Adesso quelle al Vaticano sono minacce, proclami bellicosi accompagnati su internet da immagini che mostrano la bandiera dell’Isis sventolare sul Vaticano e i simboli religiosi cristiani rimpiazzati da quelli islamici. Ma in Africa il pericolo è reale: in questo momento soprattutto in Nigeria, con Boko Haram, e in Somalia, a causa degli al Shabaab, i jihadisti legati ad al Qaida. Il presidente della Nigeria Muhammadu Buhari il mese scorso ha annunciato che, tempo tre mesi, e Boko Haram sarà sconfitto. Il primo ministro somalo Ali Sharmarke a giugno ha dichiarato che la guerra agli al Shabaab potrebbe concludersi entro fine anno. 

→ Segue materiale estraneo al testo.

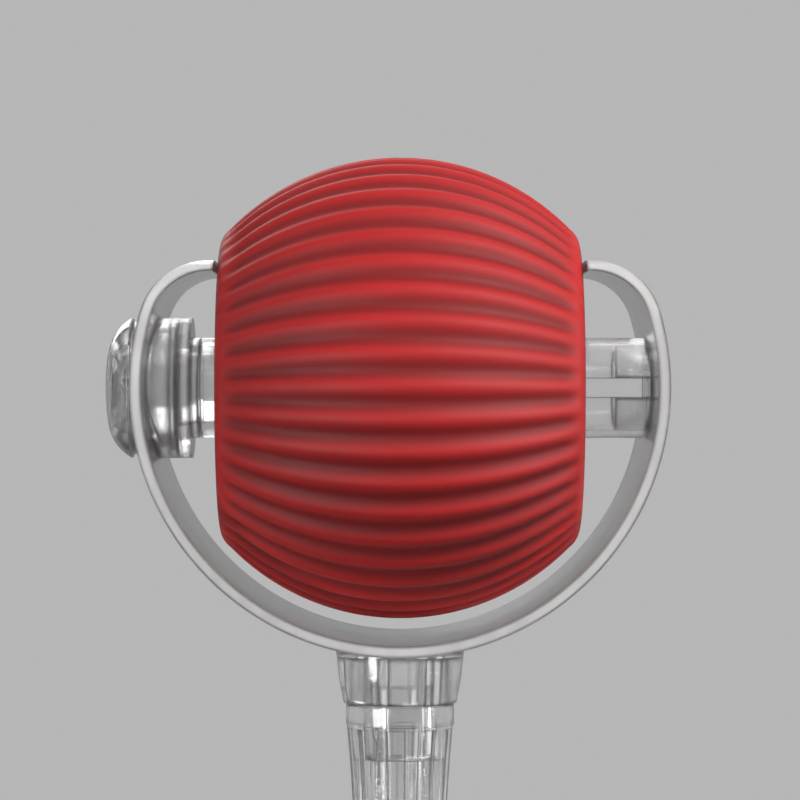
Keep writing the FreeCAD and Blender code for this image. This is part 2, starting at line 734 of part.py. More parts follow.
# Locking plunger: its flats stop it turning, its spigot carries the left end of the axle tube
lock_plunger = new_body("lock_plunger")
spigot_end = tube_left - spigot_reach
barrel_right = knob_bore_end + 0.2
barrel_left = barrel_right + plunger_length
plunger_travel = spigot_reach + spigot_release
turn(lock_plunger, drawn(lock_plunger, "XZ_Plane", [
    (-barrel_left, 0.0), (-barrel_left, plunger_radius), (-barrel_right, plunger_radius),
    (-barrel_right, spigot_radius), (-(spigot_end + 0.6), spigot_radius),
    (-spigot_end, spigot_radius - 0.6), (-spigot_end, 0.0)]))
for side in (1, -1):
    pocket(lock_plunger, drawn(lock_plunger, "XZ_Plane", box_path(
        -barrel_right, -(spigot_end - 1), *((spigot_flat, spigot_flat + 2) if side > 0
                                           else (-(spigot_flat + 2), -spigot_flat)))),
        spigot_radius * 2 + 2, both=True)
lug_x = barrel_right + 2.7
lug_tip = knob_bore_radius - 0.3
pad(lock_plunger, drawn(lock_plunger, "XY_Plane", circles=[(-lug_x, 0.0, lug_radius)]),
    lug_tip * 2, both=True)
put(lock_plunger, z=axle_height)

# Release knob: domed disc whose barrel has two helical cam slots for the plunger's lugs
release_knob = new_body("release_knob")
barrel_out = knob_bore_radius - running_gap
barrel_in = plunger_radius + running_gap
knob_right = knob_bore_end + 0.3
rim_back = collar_face + 0.3
knob_rim_radius = collar_radius + rim_overhang
knob_face = collar_face + knob_height
dome_r = knob_rim_radius * 0.57
dome_x = knob_face - knob_crown
crown = (dome_r * dome_r + (knob_face - dome_x) * (knob_face - dome_x)) / (2 * (knob_face - dome_x))
inside = knob_face - knob_roof
turn(release_knob, drawn(release_knob, "XZ_Plane", [
    (-knob_face, 0.0), -crown, (-dome_x, dome_r), -knob_shoulder, (-(rim_back + 0.2), knob_rim_radius),
    (-rim_back, knob_rim_radius - 0.2), (-rim_back, barrel_out), (-(bead_far - 0.2), barrel_out),
    (-(bead_far - 0.4), barrel_out + 0.35), (-(bead_near + 0.2), barrel_out + 0.35),
    (-(bead_near + 0.1), barrel_out), (-knob_right, barrel_out), (-knob_right, barrel_in),
    (-(inside - 0.8), barrel_in), (-inside, dome_r), (-inside, 0.0)]))
slot_half = lug_radius * 1.2
lead = plunger_travel * 4
slot_over = Size(7.5)
slot_start = lug_x - lead * slot_over / 360
cam = release_knob.newObject("PartDesign::SubtractiveHelix", "release_knob_cam")
cam.Profile = drawn(release_knob, "XZ_Plane", box_path(-(slot_start + slot_half),
                                                       -(slot_start - slot_half),
                                                       barrel_in - 0.6, barrel_out + 0.6))
cam.ReferenceAxis = (cam.Profile[0], ["H_Axis"])
cam.Mode = "pitch-height-angle"
bind(cam, "Pitch", lead)
bind(cam, "Height", plunger_travel + lead * slot_over / 180)
cam.Reversed = True
release_knob.Tip = cam
around(release_knob, [cam], 2)
put(release_knob, z=axle_height)
release_knob.Placement = FreeCAD.Placement(Vec(0, 0, 0), FreeCAD.Rotation(Vec(1, 0, 0), slot_over.value))
bind(release_knob, "Placement.Rotation.Angle", slot_over)

# Neck plug: solid pin that joins the fork's neck to the handle
neck_plug = new_body("neck_plug")
plug_top = neck_foot - plug_rise
turn(neck_plug, drawn(neck_plug, "XZ_Plane", [
    (0.0, -plug_top), (0.0, -plug_foot), (plug_radius - 0.5, -plug_foot),
    (plug_radius, -(plug_foot - 0.5)), (plug_radius, -(plug_top + 0.4)),
    (plug_radius - 0.4, -plug_top)]), axis="V_Axis")
put(neck_plug, z=axle_height)


def sweep_radius(drop, step):
    """Radius of an arc that starts upright and steps sideways by step over the drop."""
    return (drop * drop + step * step) / (2 * step)


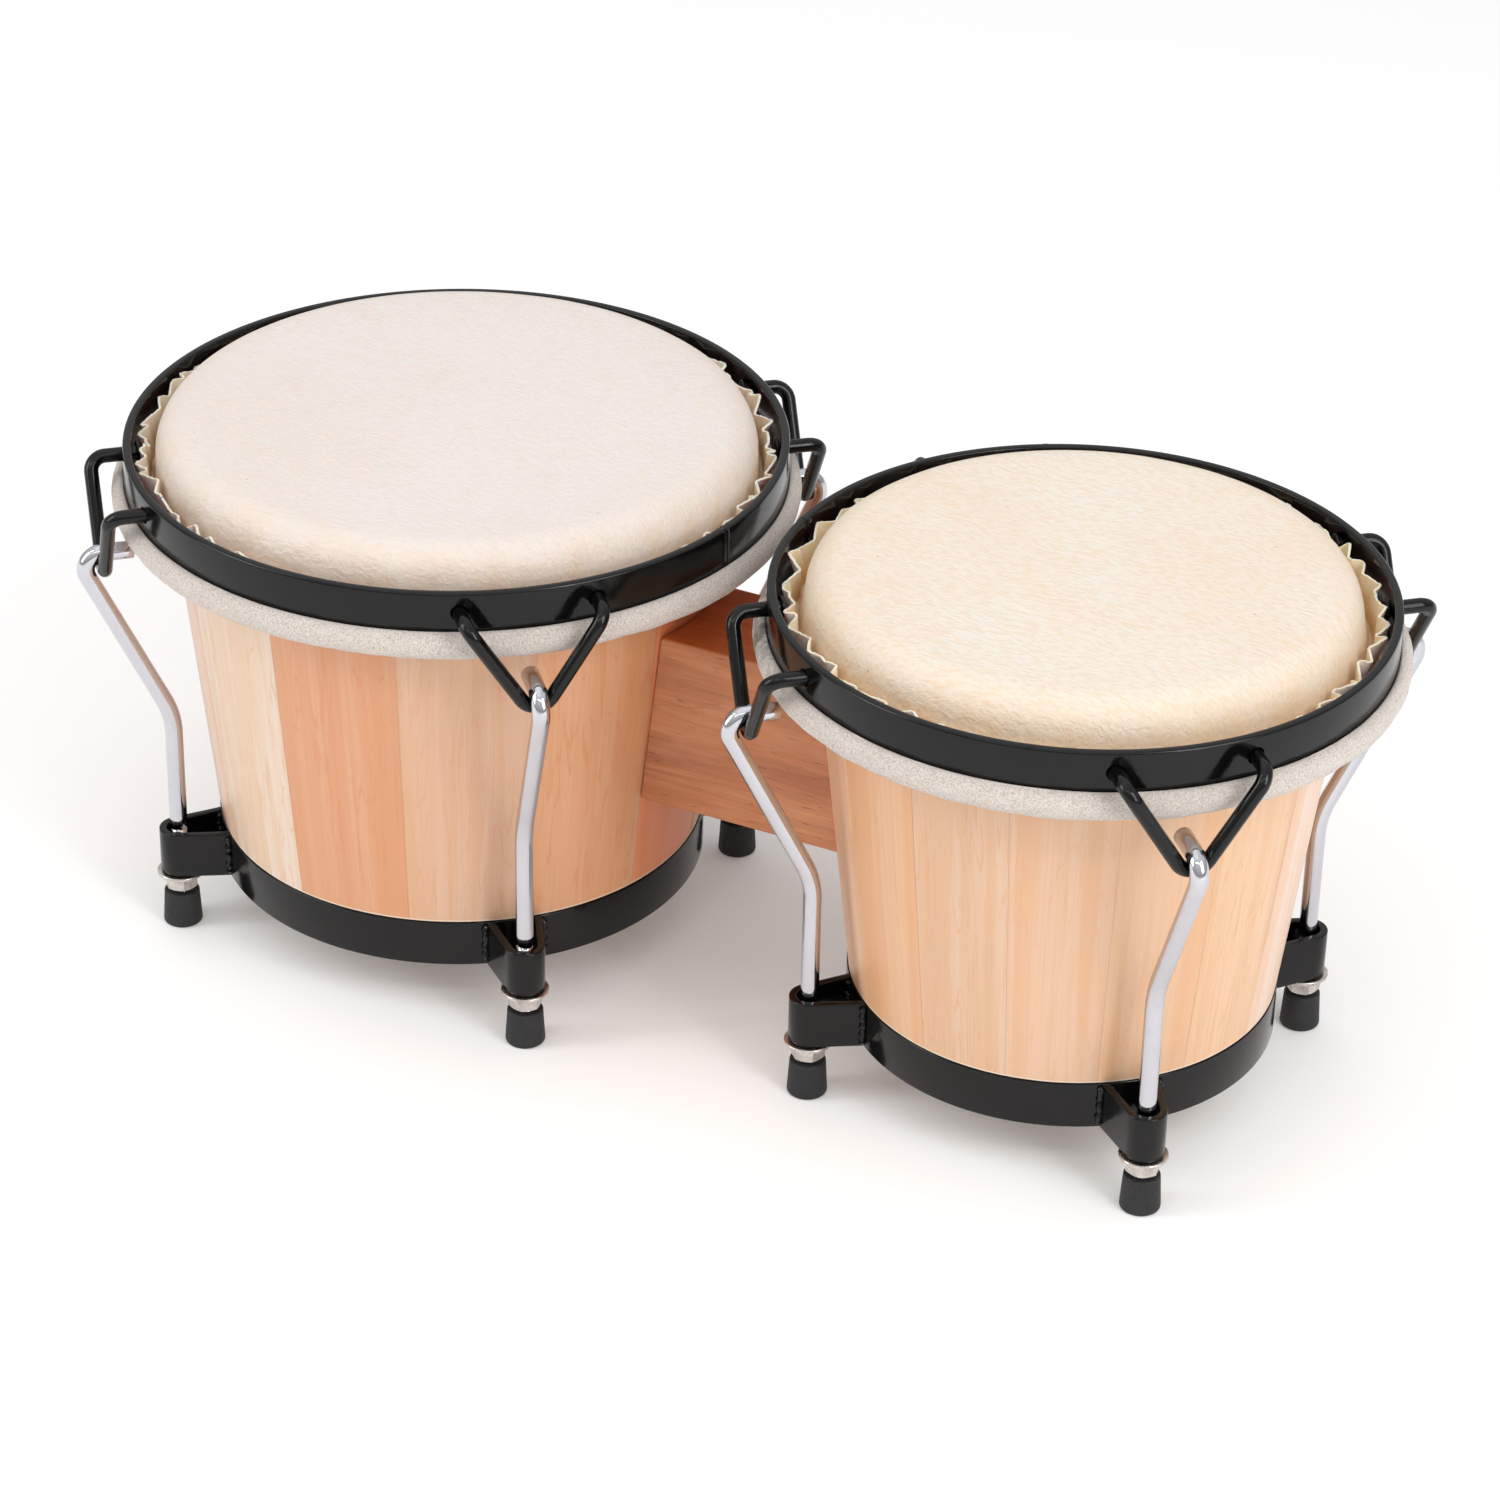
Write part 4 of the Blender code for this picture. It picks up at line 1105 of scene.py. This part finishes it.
def make_block_bolts(drum):
    """Hexagon bolts and washers that hold the block, inside the shell."""
    size = drum.size
    inward = 1 if size == "large" else -1
    onto_x = np.array(Matrix.Rotation(inward * pi / 2, 3, "Y"))
    washer = turned(rectangle(3.2 * MM, WASHER_R, -1.4 * MM, 0, 0.3 * MM, 3), 64)
    for height in ("upper", "lower"):
        washer_low, washer_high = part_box(f"block_washer_{size}_{height}")
        bolt_low, bolt_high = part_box(f"block_bolt_{size}_{height}")
        y = (washer_low.y + washer_high.y) / 2
        z = (washer_low.z + washer_high.z) / 2
        outer_face = washer_high.x if inward > 0 else washer_low.x
        tip, head = (bolt_high.x, bolt_low.x) if inward > 0 else (bolt_low.x, bolt_high.x)
        along = abs(tip - head)
        shape = shifted((washer[0] @ onto_x.T, washer[1]), (outer_face, y, z))
        fitted(f"flat_washer_{size}_{height}", f"block_washer_{size}_{height}", shape, "plated_steel", 30)
        axis = 0.2 * MM
        shank = [(axis, 0.0), (BOLT_R, 0.0), (BOLT_R, along - 1 * MM), (2.3 * MM, along), (axis, along)]
        points, faces = joined([hexagon(BOLT_FLATS, 0, BOLT_HEAD, 0), turned(shank, 24, closed=False)])
        shape = shifted((points @ onto_x.T, faces), (head, y, z))
        fitted(f"hex_bolt_{size}_{height}", f"block_bolt_{size}_{height}", shape, "plated_steel", 30)


for each in DRUMS:
    make_shell(each)
    make_head(each)
    make_trimmed_edge(each)
    make_rolled_edge(each)
    make_hoop(each)
    make_wire_loops(each)
    make_rods(each)
    make_bottom_ring(each)
    make_lug_hardware(each)
    make_block_bolts(each)
make_block()


# ---- studio
def make_floor():
    """A wide pale floor."""
    paper = Shader(
        "floor_paper",
        roughness=0.9,
        specular_ior_level=0.1,
        base_color=(0.90, 0.90, 0.90),
        emission_color=(1.0, 1.0, 1.0),
        emission_strength=0.10,
    )
    mesh = bpy.data.meshes.new("floor")
    mesh.from_pydata([(-6, -6, 0), (6, -6, 0), (6, 6, 0), (-6, 6, 0)], [], [(0, 1, 2, 3)])
    mesh.materials.append(paper.material)
    linked("floor", mesh)


# Each light's name, place, width and height in metres, and watts.
SOFTBOXES = (
    ("overhead", (-0.2, -0.1, 1.7), (1.6, 1.2), 2),
    ("left_box", (-1.4, -1.1, 0.9), (0.9, 1.2), 8.5),
    ("right_box", (1.4, -0.5, 1.0), (0.8, 1.2), 11),
    ("front_strip", (0.45, -1.1, 1.45), (1.8, 0.03), 2.4),
    ("left_strip", (-0.95, -0.75, 1.0), (0.03, 1.1), 1.8),
    ("right_strip", (1.2, -0.6, 0.9), (0.03, 1.0), 1.8),
)
LIT_SPOT = Vector((0, 0, 0.1))


def make_lights():
    """Softboxes aimed at the drums."""
    for name, place, size, watts in SOFTBOXES:
        light = bpy.data.lights.new(name, "AREA")
        light.shape = "RECTANGLE"
        light.size, light.size_y = size
        light.energy = watts
        lamp = linked(name, light)
        lamp.location = place
        lamp.rotation_euler = (LIT_SPOT - Vector(place)).to_track_quat("-Z", "Y").to_euler()


def make_world():
    """White surroundings, brighter from above."""
    world = bpy.data.worlds.new("studio")
    world.use_nodes = True
    nodes, links = world.node_tree.nodes, world.node_tree.links
    background = nodes["Background"]
    kinds = ("TexCoord", "SeparateXYZ", "MapRange")
    direction, split, rise = (nodes.new(f"ShaderNode{kind}") for kind in kinds)
    links.new(direction.outputs["Generated"], split.inputs[0])
    links.new(split.outputs["Z"], rise.inputs["Value"])
    links.new(rise.outputs["Result"], background.inputs["Strength"])
    for socket, value in (("From Min", 0.05), ("From Max", 0.75), ("To Min", 0.42), ("To Max", 0.85)):
        rise.inputs[socket].default_value = value
    background.inputs["Color"].default_value = (1, 1, 1, 1)
    bpy.context.scene.world = world
    bpy.context.scene.view_settings.view_transform = "Standard"


def make_camera():
    """The photograph's viewing angle, from the front right and above."""
    camera = linked("camera", bpy.data.cameras.new("camera"))
    azimuth, elevation, distance, roll = 0.45061, 0.54119, 1.57954, 0.02137
    target = Vector((0.00593, -0.00689, 0.09))
    back = Vector((
        sin(azimuth) * cos(elevation),
        -cos(azimuth) * cos(elevation),
        sin(elevation),
    ))
    aim = (-back).to_track_quat("-Z", "Y").to_matrix().to_4x4()
    camera.matrix_world = Matrix.Translation(target + back * distance) @ aim @ Matrix.Rotation(roll, 4, "Z")
    camera.data.lens = 114.97
    camera.data.sensor_width = 36
    bpy.context.scene.camera = camera


make_floor()
make_world()
make_lights()
make_camera()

Ma intanto gli attentati continuano e si intensificano benchè sia Boko Haram sia al Shabaab abbiano perso le città e parte dei territori conquistati. Nella notte tra il 29 e il 30 agosto Boko Haram ha attaccato un villaggio nel Borno, sua roccaforte nel Nordest della Nigeria: si contano 56 morti. Altre 19 persone sono state uccise e 140 ferite il 2 settembre in Camerun, vicino alla frontiera con la Nigeria, quando due donne si sono fatte esplodere in un mercato affollato. Il 31 agosto dei jihadisti sono stati per la prima volta individuati e arrestati a Lagos, all’estremità sud occidentale del paese, il che fa temere che intendano estendere il loro raggio d’azione. In Somalia, il 1° settembre un commando al Shabaab ha attaccato una base della Amisom, la missione di pace dell’Unione Africa, uccidendo 50 soldati. Gli al Shabaab inoltre continuano a reclutare giovani combattenti sia in patria che nei paesi vicini.

I governi di Nigeria e Somalia continuano a dire che il moltiplicarsi degli attentati dimostra quanto Boko Haram e al Shabaab siano disperati, ormai allo stremo. Si direbbe piuttosto che abbiano deciso di adottare nuove tattiche, rinunciando per il momento al controllo di estesi territori.